ICE surge chills $11M Latino business hub in St. Paul
A planned $11 million Latino small‑business incubator in St. Paul, designed to mirror the Mercado Central model that helped anchor Lake Street, is suddenly struggling to line up tenants because federal ICE raids in the Twin Cities have spooked would‑be shop owners. The project was supposed to be a cornerstone of Latino entrepreneurship on the city’s East Side, offering affordable stalls and shared services, but the Minneapolis/St. Paul Business Journal reports that Metro Surge enforcement has many prospects now unwilling to sign leases or even be publicly associated with a highly visible hub. Backers warn that without a pipeline of committed vendors, the incubator’s financing and core mission are at risk just as construction and rehab dollars are coming together. This is exactly the kind of community wealth‑building project politicians love to stand in front of at ribbon cuttings; the reality on the ground is that a federal crackdown is bleeding it before it even opens. On social media, immigrant‑rights groups are holding this up as Exhibit A that Metro Surge isn’t just about arrests — it’s poisoning the business climate on the very corridors the state says it wants to revive.
📌 Key Facts
- Project: $11 million Latino business incubator in St. Paul, explicitly modeled on Minneapolis’ Mercado Central.

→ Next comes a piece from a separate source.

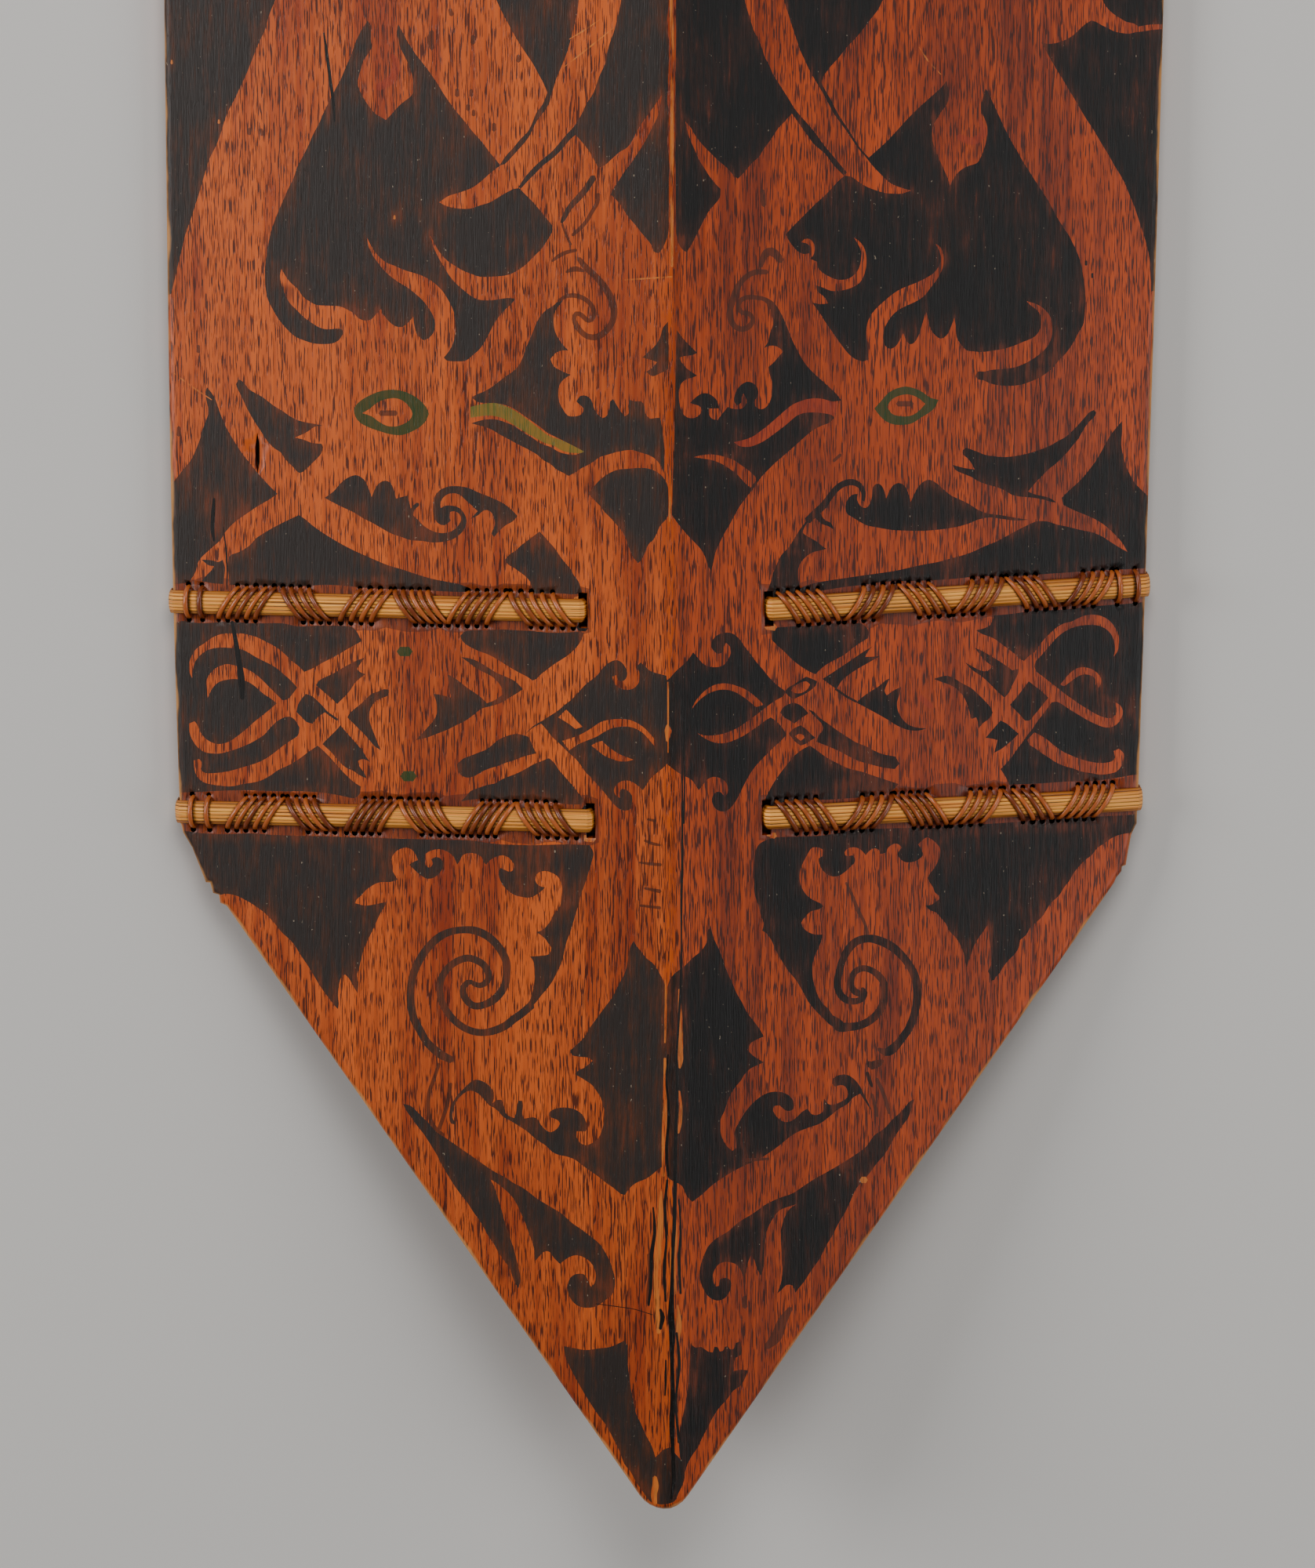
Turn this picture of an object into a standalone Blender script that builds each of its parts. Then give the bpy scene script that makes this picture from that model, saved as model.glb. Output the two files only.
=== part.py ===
"""A Bornean war shield lying on its back, front face up.

One board, carved from a single plank with its grip, has two flat wings that slope down from a
lengthwise ridge. Eight bands of split cane fold round its side edges, and a strand of split
rattan lashes each band to the board. Lengths are in metres, X across, Y along, Z up.
"""

import math

import bmesh
import bpy
from mathutils import Matrix, Vector

# Plan of the board
LENGTH = 1.2532
HALF_WIDTH_MIDDLE_LEFT = 0.1897
HALF_WIDTH_MIDDLE_RIGHT = 0.1907
HALF_WIDTH_SHOULDER_LEFT = 0.1868
HALF_WIDTH_SHOULDER_RIGHT = 0.1831
SIDE_BOW_LEFT = 4.0
SIDE_BOW_RIGHT = 1.2
SHOULDER_Y = 0.3705
TIP_RADIUS = 0.0113
TIP_ARC_STEPS = 6

# Section of the board: the wings' front faces, their back faces and the ridge between them
RIDGE_X = 0.0027
RISE = 0.0549
EDGE_THICKNESS = 0.0080
RIDGE_THICKNESS = 0.0130
CREST_RADIUS = 0.0060
GUTTER_RADIUS = 0.0300
FILLET_STEPS = 4

# Chips out of the lower shoulders: (in from the side edge, on past the shoulder)
LEFT_CHIPS = (
    (0.0000, -0.0025), (0.0010, 0.0012), (0.0045, 0.0069), (0.0078, 0.0153), (0.0097, 0.0202),
    (0.0114, 0.0203), (0.0125, 0.0243), (0.0148, 0.0248), (0.0153, 0.0280), (0.0178, 0.0290),
)
RIGHT_CHIPS = (
    (0.0000, -0.0080), (0.0001, -0.0027), (0.0022, 0.0016), (0.0034, 0.0081), (0.0042, 0.0134),
    (0.0057, 0.0140), (0.0059, 0.0158), (0.0079, 0.0181), (0.0088, 0.0201), (0.0104, 0.0225),
)

# A split that runs right through the left wing: (X, Y) of its middle, its length and width
SPLIT_X = -0.1552
SPLIT_Y = -0.2235
SPLIT_LENGTH = 0.0160
SPLIT_WIDTH = 0.0017

# The grip, left standing behind the ridge when the hollow was cut
GRIP_LENGTH = 0.2000
GRIP_GAP_LENGTH = 0.1250
GRIP_WIDTH = 0.0300
GRIP_END_WIDTH = 0.0440
GRIP_THICKNESS = 0.0240
GRIP_FLOOR_CLEARANCE = 0.0030
GRIP_ROOT_SINK = 0.0050
GRIP_EDGE_BEVEL = 0.0040
GRIP_CORNER = 0.0090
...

- Impact: Prospective Latino tenants are backing away from leases because ICE’s Twin Cities raids have made them fear being targeted.
- Risk: Without committed vendors, the incubator’s financing and its role in East Side economic revitalization could unravel before opening.
📊 Relevant Data
Operation Metro Surge involved the deployment of up to 4,000 federal immigration agents to Minnesota, resulting in approximately 4,000 immigration arrests.
During Operation Metro Surge, ICE focused on arresting individuals with criminal records, including child abusers, drug traffickers, and domestic violence perpetrators.
Of the 4,000 people detained during Operation Metro Surge in Minnesota, only 30 were accused of violent crimes.
The ICE surge in Minnesota cost $280M, to detain 4k people of whom only 30 were accused of violent crimes — Veterans for Peace (Facebook)
The Hispanic or Latino population in St. Paul, Minnesota, is 9.5% of the total population as of 2025.
St. Paul city, Minnesota - U.S. Census Bureau QuickFacts — U.S. Census Bureau
Minnesota's Latino population has grown by 202,000 in the past 20 years, accounting for 26% of the state's overall population growth.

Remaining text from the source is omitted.